Charlie Smith08/26/2020 at 01:30 0 comments

In the previous log I build one of the radio boards and attempted to program it, running into difficulties about not having a programmer capable enough. I also mentioned about a new programmer called a Bumpy which has been designed to program nRF52 SoCs, specifically the nRF52832. As a reminder I'm using the nRF52833, a fairly similar chip, so it would seem that this programmer should work no problem. Well, as you may be able to guess, things are never quite that easy. The programmer firstly took quite a while to show up, coming from the US to the UK, but at least when I plugged it in everything seemed to be working.
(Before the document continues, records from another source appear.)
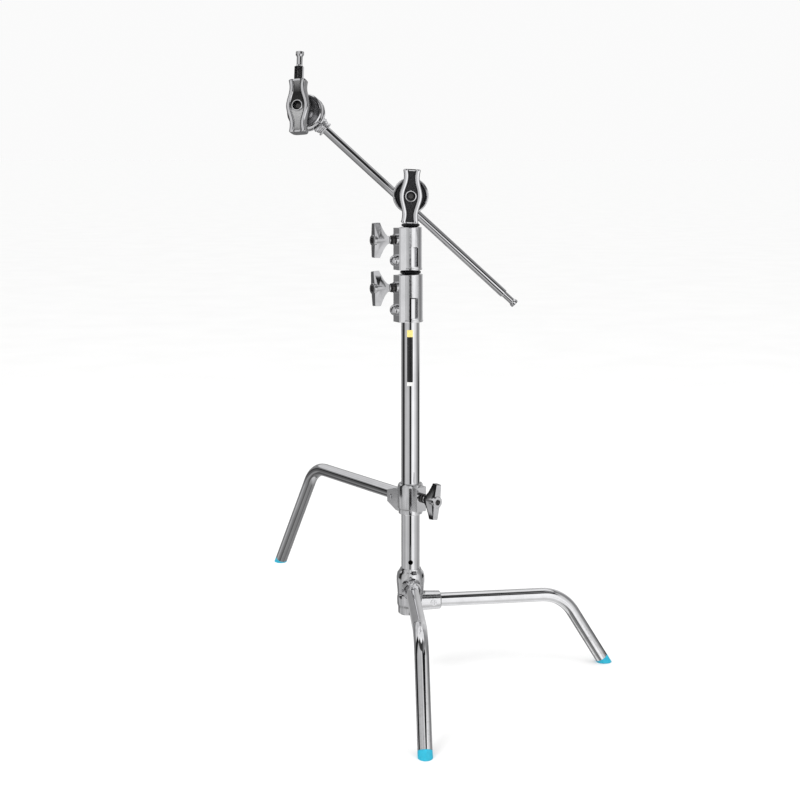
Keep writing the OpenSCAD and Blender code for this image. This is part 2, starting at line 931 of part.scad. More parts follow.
// Baby stud pressed into the rod's free end
module arm_end_stud() {
    plug_r = arm_d / 2 - arm_wall;
    tip = -arm_lower;
    color("silver")
        arm_frame()
            rotate([-90, 0, 0])
                rotate_extrude()
                    polygon([[3, tip], [arm_d / 2 - 0.8, tip], [arm_d / 2, tip + 0.8], [arm_d / 2, tip + 5],
                        [6, tip + 8], [6, arm_shoulder - 1], [7, arm_shoulder], [plug_r, arm_shoulder],
                        [plug_r, arm_shoulder + 14], [0, arm_shoulder + 14], [0, tip + 9], [3, tip + 9]]);
}

module arm_collar() {
    y = arm_collar_y;
    color("silver")
        arm_frame()
            rotate([-90, 0, 0])
                rotate_extrude()
                    polygon([[arm_d / 2, y], [13.6, y], [14.6, y + 1], [14.6, y + 3], [12.2, y + 4],
                        [12.2, y + 6], [13.8, y + 7], [13.8, y + 10], [arm_d / 2, y + 10]]);
}

module arm_pin() {
    color("silver")
        arm_frame()
            rod_x(arm_upper - 19, 0, -end_barrel_r - 0.4, end_barrel_r + 0.4, 5);
}

module end_barrel() {
    y1 = arm_collar_y + 10;
    y2 = arm_upper + 20;
    color("silver")
        difference() {
            union() {
                arm_frame() rotate([-90, 0, 0]) {
                    chamfered(end_barrel_r, y1, y2, 1.2);
                    chamfered(end_barrel_r + 1.2, y1 + 1, y1 + 5, 1);
                }
                end_frame() cylinder(r = 14.6, h = boss_top + 1);
            }
            arm_frame() {
                rod_y(0, 0, y1 - 1, arm_upper + 12, arm_d);
                rod_x(arm_upper - 19, 0, -30, 30, 5);
            }
            end_frame() {
                translate([0, 0, 11]) cylinder(d = bolt_d, h = 20);
                translate([0, 0, boss_top]) cylinder(d = disc_d, h = 20);
            }
        }
}

module end_draw_bolt() {
    color("silver")
        end_frame() {
            translate([0, 0, 11]) cylinder(d = bolt_d, h = bolt_end - 14);
            translate([0, 0, bolt_end - 3]) chamfered(5, 0, 3, 1);
        }
}

module end_rear_disc() {
    end_upright() rear_disc(hex_r + fit);
}

module end_front_disc() {
    end_upright() front_disc(hex_r + fit);
}

module end_spring_washer() {
    end_upright() spring_washer();
}

module end_thrust_washer() {
    end_upright() thrust_washer();
}

module end_handle() {
    end_upright() t_handle(handle_turn);
}

// Hexagonal spigot held in the end head's main groove
module end_spigot() {
    hex_top = 91;
    neck = 17;
    color("silver")
        end_upright()
            translate([-groove_offset, 0, jaw_plane])
                rotate([-90, 0, 0]) {
                    translate([0, 0, -24]) rotate([0, 0, 30]) cylinder(r = hex_r, h = hex_top + 22, $fn = 6);
                    translate([0, 0, hex_top - 3]) cylinder(r1 = hex_af / 2 - 0.1, r2 = 6, h = 4);
                    translate([0, 0, hex_top]) cylinder(d = 11.6, h = neck + 3);
                    translate([0, 0, hex_top + neck])
                        rotate_extrude()
                            polygon([[0, 0], [5.8, 0], [8, 4], [8, 9], [7.2, 9.8], [0, 9.8]]);
                }
}

// ---------------------------------------------------------------- assembly

master_column();
column_plug();
column_label();
lower_casting();
lower_casting_ring();
lower_casting_bolt();
lower_brake_pad();
lower_hub();
lower_leg();
lower_leg_foot();
lower_leg_screw();
upper_hub();
front_leg();
front_leg_foot();
front_leg_screw();
detent_plunger();
slide_liner();
sliding_collar();
sliding_leg();
sliding_leg_foot();
sliding_leg_pin();
collar_brake_pad();
riser_1();
riser_1_guide();
upper_casting();
upper_casting_ring();
upper_casting_bolt();
upper_brake_pad();
riser_2();
riser_2_guide();
top_stud();
lower_knob();
lower_knob_stem();
upper_knob();
upper_knob_stem();
collar_knob();
collar_knob_stem();
head_barrel();
head_draw_bolt();
head_rear_disc();
head_front_disc();
head_spring_washer();
head_thrust_washer();
head_handle();
arm_rod();
arm_collar();
arm_pin();
arm_end_stud();
end_barrel();
end_draw_bolt();
end_rear_disc();
end_front_disc();
end_spring_washer();
end_thrust_washer();
end_handle();
end_spigot();
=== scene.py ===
"""Looks of the c stand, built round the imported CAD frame. Metres, +Z up, -Y towards the viewer."""
import json
import math

import bmesh
import bpy
from mathutils import Matrix, Vector


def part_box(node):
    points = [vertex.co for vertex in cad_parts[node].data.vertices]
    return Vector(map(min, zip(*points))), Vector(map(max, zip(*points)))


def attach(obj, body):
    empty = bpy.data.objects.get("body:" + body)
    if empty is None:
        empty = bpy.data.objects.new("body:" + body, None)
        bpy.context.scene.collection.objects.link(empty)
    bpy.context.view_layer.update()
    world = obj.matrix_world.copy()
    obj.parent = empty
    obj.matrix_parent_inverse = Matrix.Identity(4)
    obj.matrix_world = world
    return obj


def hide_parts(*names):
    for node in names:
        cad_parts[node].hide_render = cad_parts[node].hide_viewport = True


MM = 0.001
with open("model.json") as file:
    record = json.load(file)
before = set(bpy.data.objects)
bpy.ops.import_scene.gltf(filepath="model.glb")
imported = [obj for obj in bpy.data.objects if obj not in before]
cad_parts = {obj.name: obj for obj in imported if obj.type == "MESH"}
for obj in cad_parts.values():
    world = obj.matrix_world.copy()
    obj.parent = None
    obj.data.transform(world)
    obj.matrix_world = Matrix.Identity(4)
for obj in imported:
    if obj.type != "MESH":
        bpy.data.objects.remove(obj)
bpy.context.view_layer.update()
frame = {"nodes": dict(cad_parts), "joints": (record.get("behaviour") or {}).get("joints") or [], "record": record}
NODES = frame["nodes"]
JOINTS = {j["name"]: j for j in frame["joints"]}
MOUNTS = {m["name"]: m for m in frame["record"]["mounts"]}
SLOTS = {s["node"]: s["material_slot"] for s in frame["record"]["subparts"]}


# ---------------------------------------------------------------- node helpers

def linked(tree, kind, inputs=None, **settings):
    """A shader node with its settings, its inputs given as values or as other nodes' sockets."""
    node = tree.nodes.new(kind)
    for key, value in settings.items():
        setattr(node, key, value)
    for key, value in (inputs or {}).items():
        if isinstance(value, bpy.types.NodeSocket):
            tree.links.new(value, node.inputs[key])
        else:
            node.inputs[key].default_value = value
    return node


def new_material(name):
    mat = bpy.data.materials.new(name)
    mat.use_nodes = True
    tree = mat.node_tree
    tree.nodes.clear()
    return mat, tree


def noise(tree, where, scale, detail=4.0, rough=0.55):
    return linked(tree, "ShaderNodeTexNoise", {"Vector": where, "Scale": scale, "Detail": detail,
                                               "Roughness": rough}).outputs["Fac"]


def span(tree, value, low, high, to_low, to_high):
    """value taken from low..high to to_low..to_high, clamped."""
    return linked(tree, "ShaderNodeMapRange", {"Value": value, "From Min": low, "From Max": high,
                                               "To Min": to_low, "To Max": to_high}).outputs["Result"]


def maths(tree, operation, a, b):
    return linked(tree, "ShaderNodeMath", {0: a, 1: b}, operation=operation).outputs[0]


def times(tree, a, b):
    return maths(tree, "MULTIPLY", a, b)


def plus(tree, a, b):
    return maths(tree, "ADD", a, b)


def along_way(tree, vector, way):
    """How far vector reaches along the direction way."""
    return linked(tree, "ShaderNodeVectorMath", {0: vector, 1: way}, operation="DOT_PRODUCT").outputs["Value"]


def xyz_of(tree, vector):
    return linked(tree, "ShaderNodeSeparateXYZ", {0: vector}).outputs


def blended(tree, share, one, other):
    """Colour mix: one at share 0, other at share 1."""
    node = linked(tree, "ShaderNodeMix", {0: share}, data_type="RGBA")
    for index, colour in ((6, one), (7, other)):
        if isinstance(colour, bpy.types.NodeSocket):
            tree.links.new(colour, node.inputs[index])
        else:
            node.inputs[index].default_value = (*colour, 1)
    return node.outputs[2]


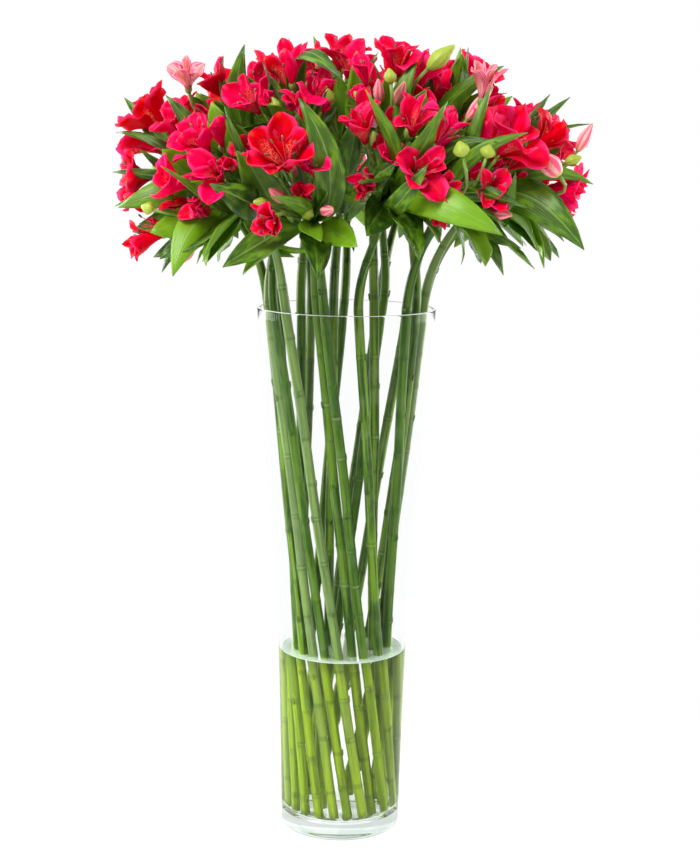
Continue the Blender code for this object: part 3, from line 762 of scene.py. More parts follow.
def applied(obj, name, kind, **settings):
    """Add a modifier with these settings and apply it."""
    make_active(obj)
    modifier = obj.modifiers.new(name, kind)
    for key, value in settings.items():
        setattr(modifier, key, value)
    bpy.ops.object.modifier_apply(modifier=modifier.name)


def joined(name, meshes):
    """One object at the origin from several meshes."""
    deselect_all()
    parts = []
    for mesh in meshes:
        part = bpy.data.objects.new(name, mesh)
        bpy.context.scene.collection.objects.link(part)
        part.select_set(True)
        parts.append(part)
    bpy.context.view_layer.objects.active = parts[0]
    if len(parts) > 1:
        bpy.ops.object.join()
    body = bpy.context.view_layer.objects.active
    body.name = name
    return body


def dress(piece, slot, materials, *nodes):
    """Give a finished piece its materials, its place on the frame and the nodes that it stands for."""
    piece.data.materials.clear()
    for material in materials:
        piece.data.materials.append(material)
    piece.data.shade_smooth()
    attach(piece, "root")
    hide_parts(*nodes)


def build_pieces(kind, part, slot, finishes, make, model, thickness=0.0):
    """One piece for each head: the meshes made for it, joined, thickened where thin, and dressed."""
    for head in BUNCH:
        meshes = make(head, model)
        if meshes:
            piece = joined(f"{kind}_{head['name']}", meshes)
            if thickness:
                applied(piece, "thickness", "SOLIDIFY", thickness=thickness, offset=0.0, material_offset=1)
            dress(piece, slot, finishes, f"{part}_{head['name']}")


def taken(obj):
    """The mesh of a model, whose object is then removed."""
    mesh = obj.data
    bpy.data.objects.remove(obj)
    return mesh


def copy_placed(mesh, matrix):
    """A copy of a modelled mesh at a place."""
    placed = mesh.copy()
    placed.transform(matrix)
    return placed


def set_points(mesh, points):
    mesh.vertices.foreach_set("co", np.ascontiguousarray(points, dtype=np.float32).ravel())
    mesh.update()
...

I would like to just include a picture of it here as I really like the look of the thing, I need to design more of my boards with interesting outlines:

But this is where I ran into issues, as before I'm using Black magic firmware with GDB to program over SWD, previously only a generic Arm Cortex-M device showed up in GDB. With the new programmer, I still had this device, but also had one labelled as "Nordic nRF52 Access Port". With some playing around trying to use each of these devices, I still couldn't get something to program such that the "compare-sections" command would validate that the memory was correct.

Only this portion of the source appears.